Voyage de Justin Trudeau en Inde

Bilan d’un séjour mouvementé

Justin Trudeau a profité de sa dernière journée en Inde pour vanter le bilan de son séjour, malgré de nombreuses controverses liées, entre autres, aux séparatismes sikh et québécois, et au port de costumes traditionnels par le premier ministre. À Ottawa, les partis de l’opposition n’ont pas ménagé leurs critiques envers le chef libéral, le chef Andrew Scheer qualifiant d’« échec total » la mission diplomatique.

Voyage de Justin Trudeau en Inde

Un « excellent » voyage, soutient Trudeau

Le premier ministre Justin Trudeau a dressé un bilan « positif » de sa visite officielle de huit jours en Inde, malgré les nombreuses controverses qui ont alimenté les manchettes tout au long de la semaine dans les médias canadiens et étrangers. Mais les partis de l’opposition ont une tout autre lecture des événements et attendent le premier ministre de pied ferme lundi à la Chambre des communes.

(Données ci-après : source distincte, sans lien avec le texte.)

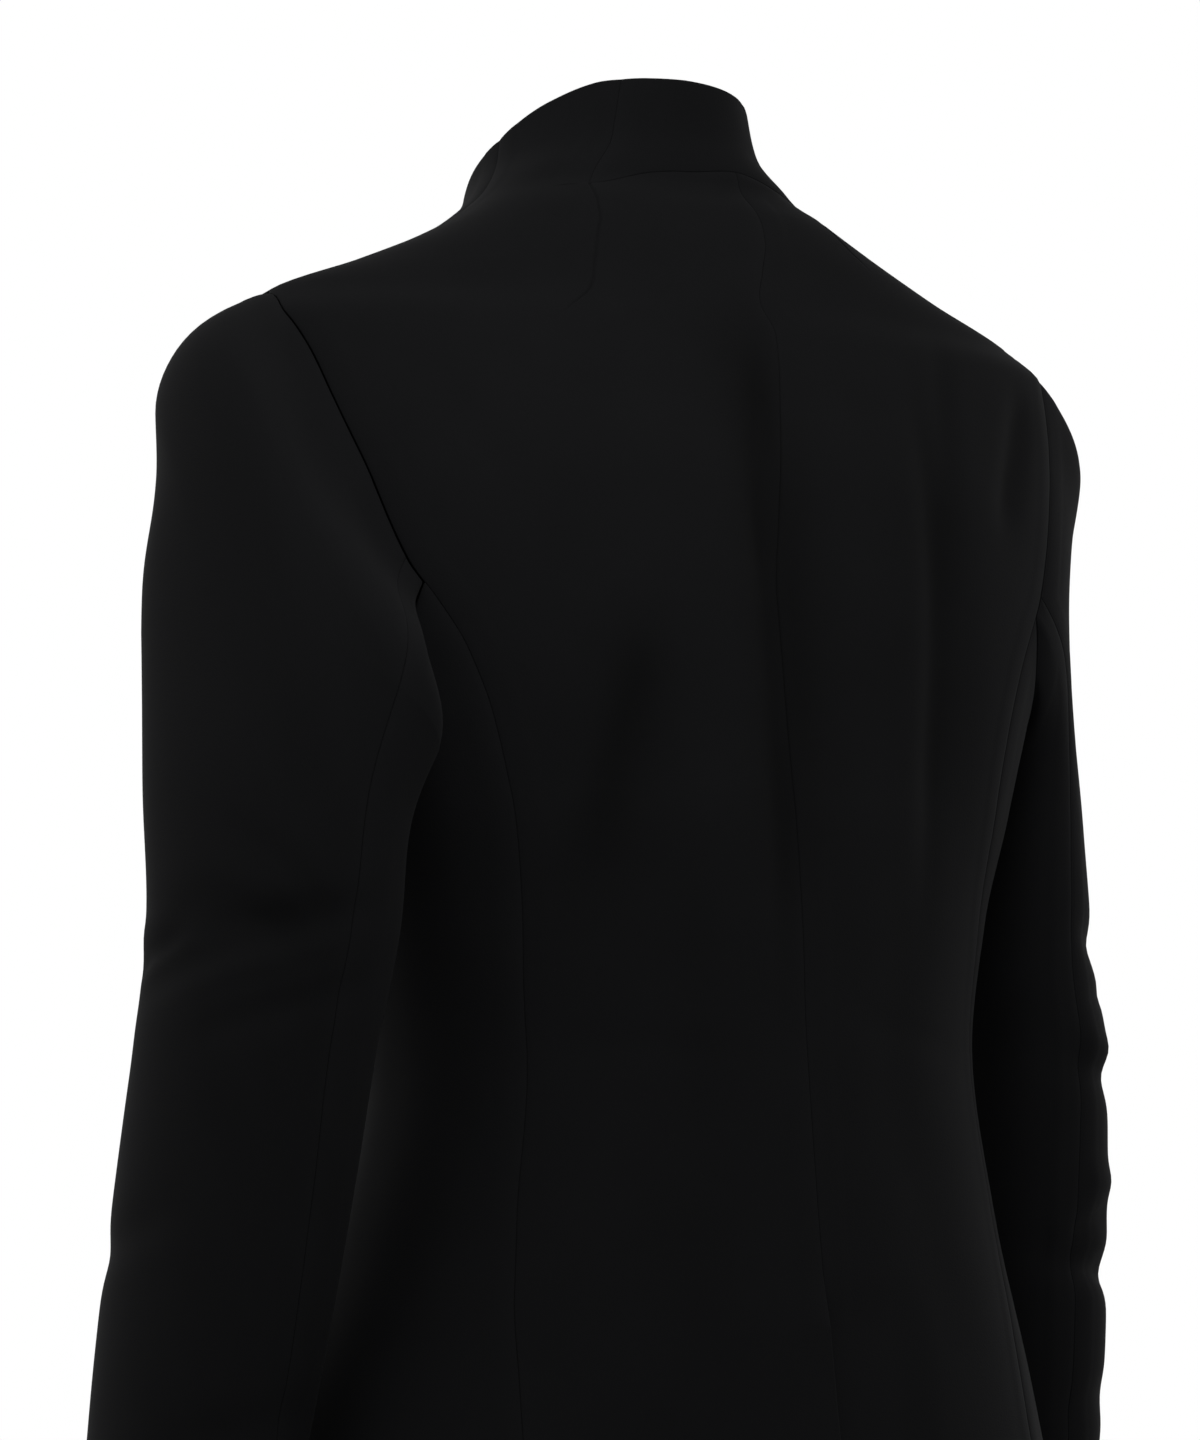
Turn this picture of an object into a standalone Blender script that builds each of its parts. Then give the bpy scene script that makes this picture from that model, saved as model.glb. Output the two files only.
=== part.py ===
"""Double-breasted suit jacket with a stand collar cut on its body, filled out and hollow.

Metres, +Z up. The wearer faces -Y, and the wearer's left is +X. The origin is where the jacket
is carried: midway between the shoulder seams, on the level of their inner ends at the neck.
The cloth is a wall CLOTH thick. The body is read from rings, one for each height, and each
sewn piece is a patch of it between two seams. A sleeve runs from the armhole to the cuff.
Around the body, a turn of 0 is the centre back, 90 the wearer's left and 180 the centre front.
"""

import math
from collections import namedtuple

import bpy
import numpy as np
from mathutils import Matrix

# ------------------------------------------------------------------ driving sizes

CLOTH = 0.0020            # thickness of the wool with its interlining
SEAM = 0.0003             # what two pieces stand apart at a seam
HEM = -0.690
VENT_TOP = -0.530
SHOULDER = -0.053         # shoulder seam at the sleeve head
NAPE = 0.018              # top of the centre back seam
BREAK = -0.215            # lowest point of the V neckline
OVERLAP = 0.075           # front edge past the centre front
LAYER = 0.0023            # half the step between two layers that lie on each other
VENT_LAP = 0.036          # width of the underlap at the vent
EDGE_EASE = 0.030         # width over which a layer rises or sinks
LAP_TOP = -0.060          # above this the fronts part and lie in one surface
LAP_EASE = 0.045          # height over which they settle on each other
VENT_EASE = 0.030         # the same at the top of the vent

Section = namedtuple("Section", "height half_width back front side_line back_square front_square")
TORSO = (
    Section(-0.690, 0.203, 0.099, -0.158, -0.046, 2.10, 2.60),
    Section(-0.550, 0.183, 0.091, -0.147, -0.042, 2.10, 2.60),
    Section(-0.474, 0.162, 0.090, -0.134, -0.031, 2.15, 2.55),
    Section(-0.400, 0.148, 0.091, -0.124, -0.016, 2.20, 2.45),
    Section(-0.340, 0.157, 0.097, -0.124, -0.006, 2.20, 2.35),
    Section(-0.289, 0.172, 0.101, -0.126, 0.000, 2.30, 2.30),
    Section(-0.208, 0.197, 0.101, -0.121, 0.009, 2.40, 2.30),
    Section(-0.150, 0.213, 0.096, -0.109, 0.012, 2.40, 2.30),
    Section(-0.100, 0.222, 0.085, -0.095, 0.011, 2.35, 2.20),
    Section(-0.070, 0.223, 0.078, -0.084, 0.010, 2.20, 2.00),
    Section(-0.053, 0.209, 0.073, -0.078, 0.009, 1.90, 1.80),
    Section(-0.035, 0.164, 0.067, -0.075, 0.007, 2.25, 1.90),
    Section(-0.020, 0.129, 0.062, -0.076, 0.004, 2.70, 2.00),
    Section(-0.005, 0.102, 0.056, -0.080, 0.000, 3.00, 2.00),
    Section(0.012, 0.081, 0.046, -0.087, -0.004, 2.90, 2.00),
    Section(0.030, 0.069, 0.046, -0.096, -0.010, 2.30, 2.10),
    Section(0.058, 0.063, 0.055, -0.103, -0.014, 2.10, 2.10),
)

# The side edge of a back: seam to the side panel, armhole, then shoulder seam
BackEdge = namedtuple("BackEdge", "height turn")
BACK_EDGE = (
    BackEdge(-0.690, 44.0),
    BackEdge(-0.600, 45.5),
    BackEdge(-0.545, 47.5),
    BackEdge(-0.506, 50.5),
    BackEdge(-0.450, 53.0),
    BackEdge(-0.387, 54.0),
    BackEdge(-0.335, 51.5),
    BackEdge(-0.288, 48.5),
    BackEdge(-0.254, 48.0),
    BackEdge(-0.225, 49.5),
    BackEdge(-0.203, 53.0),
    BackEdge(-0.186, 56.5),
    BackEdge(-0.139, 60.0),
    BackEdge(-0.096, 64.5),
    BackEdge(-0.075, 69.0),
    BackEdge(-0.064, 73.5),
    BackEdge(-0.057, 79.0),
    BackEdge(-0.054, 84.5),
    BackEdge(-0.053, 90.0),
    BackEdge(0.058, 90.0),
)
BACK_CORNER = -0.203      # where the seam to the side panel meets the armhole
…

SOUVERAINISME ET DANGERS DE VIOLENCE : TRUDEAU NIE

À la veille de son départ de l’Inde, Justin Trudeau a accusé hier les dirigeants du gouvernement de l’État du Pendjab de lui avoir attribué des propos sur le souverainisme québécois et les dangers de la violence qu’il n’a jamais tenus durant une rencontre de 40 minutes qu’il a eue cette semaine avec le chef du gouvernement de cet État indien, Amarinder Singh. « Le rapport est entièrement faux. Je n’ai pas dit ça », a-t-il affirmé durant une conférence de presse à New Delhi. « Au contraire, j’ai toujours été très fier du fait que le Canada, le Québec ont des leçons à partager sur le pluralisme, la diversité, les différents points de vue, sans avoir recours à aucune violence. » Selon le compte rendu de la rencontre publié par le gouvernement de l’État du Pendjab, Justin Trudeau a affirmé que le Canada appuyait sans équivoque une Inde unie et il aurait affirmé avoir lutté toute sa vie contre le mouvement souverainiste au Québec et qu’il était bien conscient des « dangers de violence » qu’un tel mouvement peut entraîner.

VIVES RÉACTIONS AU PAYS

Les propos qui ont été attribués au premier ministre ont tout de même provoqué de vives réactions de la part des souverainistes et des fédéralistes. « Que Justin Trudeau se ridiculise en Inde, c’est son affaire. Mais identifier le mouvement indépendantiste québécois actuel à la violence est mensonger et irrespectueux pour des millions de Québécois », a écrit sur Twitter le chef du Parti québécois, Jean-François Lisée. « C’est une claque en plein visage aux Québécois de dire de telles choses », a soutenu le chef du Parti conservateur Andrew Scheer. Le député néo-démocrate Alexandre Boulerice a pour sa part dit croire la version des faits du gouvernement de l’État du Pendjab. « Je pense qu’on a un gouvernement libéral qui essaie maintenant de réparer les pots cassés, mais il est un petit peu trop tard, et là, il vient envenimer les relations déjà tendues avec le gouvernement indien », a-t-il dit.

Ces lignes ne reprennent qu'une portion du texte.